Brooklyn Rail: Alison Rossiter: Substance of Density, 1918-1948

Zach Ritter, Brooklyn Rail, April 7, 2020

Alison Rossiter has always worked with an acute understanding of the ways history and material circumstance can shape what is aesthetically possible. The expired photographic papers she collects and processes are curious aesthetic objects in this regard, bearing as they do the lasting effects of industrial production, the accidents of time, and the inevitability of decay. That she succeeds in allowing the life of her materials to “express” themselves, to create disarmingly beautiful abstractions without recourse to either camera or celluloid, is a demonstration of just how malleable the idea of photography can still be.

 

In Substance of Density 1918-1948 Rossiter has continued her practice of processing expired photographic papers with liquid developer to reveal whatever latent imagery has developed in them over time. She then often groups together sheets from the same box or from several, creating both precise grids and undulating, almost rhythmic, assemblages. Much of the work evokes different moments in the history of painterly and photographic abstraction as it developed in Europe. An echo of Aleksandr Rodchenko’s end-of-the-line monochromes here, a touch of Kazimir Malevich’s Suprematist renewal of abstraction there, with a suggestion of László Moholy-Nagy’s photograms for good measure. 

 

The initial encounter with Rossiter’s abstractions can feel strange and subdued, as if the historical framework of the show were stifling its expressivity—most of the work seems nearly monochrome, the abstractions almost rudimentary.
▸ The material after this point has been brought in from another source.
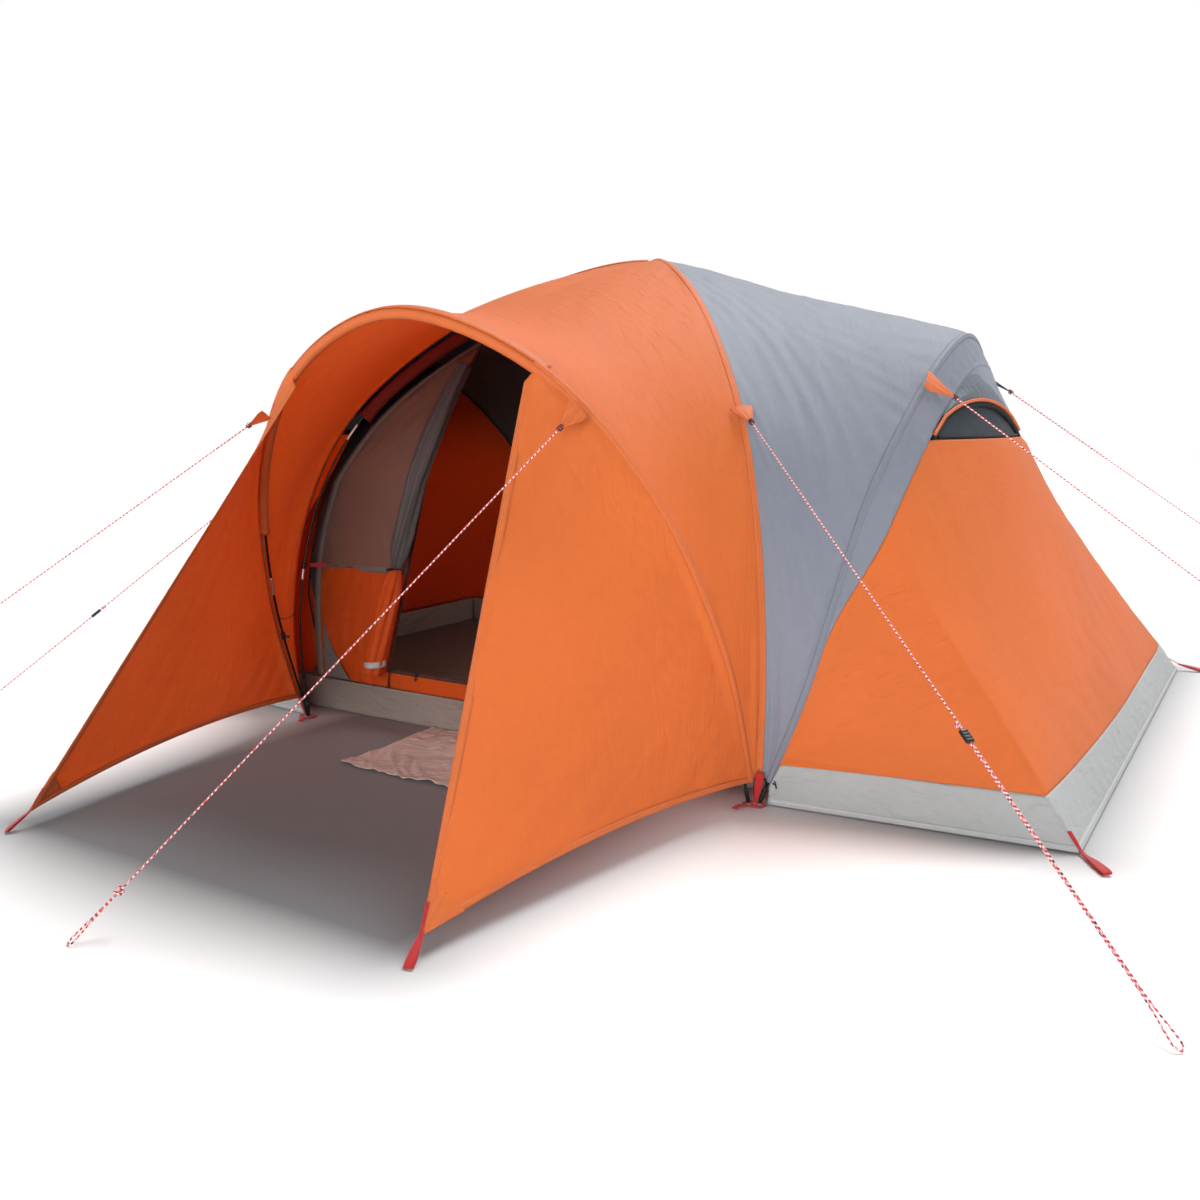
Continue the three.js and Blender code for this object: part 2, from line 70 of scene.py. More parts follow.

First impressions such as these, however, are quick to give way to more subtle appreciations of the unique textures and rich tonalities that Rossiter coaxes out of the papers she has saved from the indifference of history. 

 

The consistent strength of her work is the ease with which it produces abstractions that seem simple and familiar, only to reveal shortly thereafter the complex chain of accident, chance, and decision-making at its source. The papers she uses each have their own unique provenance, beginning with the manufacturer and then working their ways through countless owners and sets of circumstances for storage. Her typical practice of titling works by listing the paper’s name, year of expiration, and year when she processed it (which the current show deviates from, though without discarding the historical focus) has the effect of compressing the paper’s history while keeping it close at head, ready to expand with each new inquiry.

 

Density 1947 (2020) brings together in a neat grid six pieces of gelatin silver paper drawn from the same box, each exhibiting different levels of oxidation and loss of light sensitivity. The almost uniform copper and gold silhouetting at the edges of five sheets, which frames the nearly bleach-white quality of the papers after Rossiter processes them, is contrasted with the more advanced oxidation of the sixth and topmost sheet from the box, which absorbed the brunt of time’s weathering effect. The result seems an almost organic abstraction, a static-like ripple of gold and white shimmering across the paper.

 

The three largest works in the show, each titled Gevaert Gevaluxe Velours, exact expiration date unknown, ca. 1930s, processed 2020, are single sheets of the same rare and highly prized paper, produced in the 1930’s by Belgian manufacturer Gevaert Photo-Producten NV. Its coarse, almost sandpaper-like surface (a kind of tactility Rossiter has likened to that of Velcro) was considered a major achievement in the production of photographic paper, allowing for a special depth and quality of tone. The size of the sheets (two are roughly 5 1/2” x 4 1/2” and the third 4 1/2” x 4 1/2”) means they were rolled for storage. Having gone unused, the decades they spent rolled up resulted in the cracking of the emulsion which coats the paper. Through Rossiter’s controlled processing of each sheet, in which she lowers only a section into the chemical solution at a given time, the impressions left by years of neglect are transformed into ethereal abstractions that, x-ray-like, reveal the wear and tear of a life otherwise hidden.

 

Rossiter’s is a unique way of bypassing more traditional photographic processes while staying rooted to the essence of the medium. The exposures are neither happening in response to a momentarily pleasing or compelling arrangement of light and shadow, nor are they being carefully devised in the more controlled space of the studio. No, the exposures that Rossiter is working with have happened over decades, a century in some cases, and without the guidance of a creative consciousness. In this equation the box functions as a camera otherwise would, providing an “apparatus,” or a container, through which responsiveness to light can be registered and an image, however fragmentary, can develop. Rossiter steps in at the decisive moment (one that Henri Cartier-Bresson could scarcely have imagined) and finishes what had been up to that point an impersonal and even random process, giving it the stamp of authorship, the structure of intent.

 

Look at the two sheets of paper in Density 1930s (2018). Through a kind of organic metaphor, both underwent a decades-long process of molding—a literal rotting from disuse and neglect. That such a thorough undermining of the paper’s integrity has brought about not its final ruin, but its final use as a vehicle for form, is something of a minor miracle. Such is the electric current running beneath the surface of Rossiter’s work, a glimmering suggestion that for some inexplicable reason history has conspired to see these materials survive and these abstractions realized.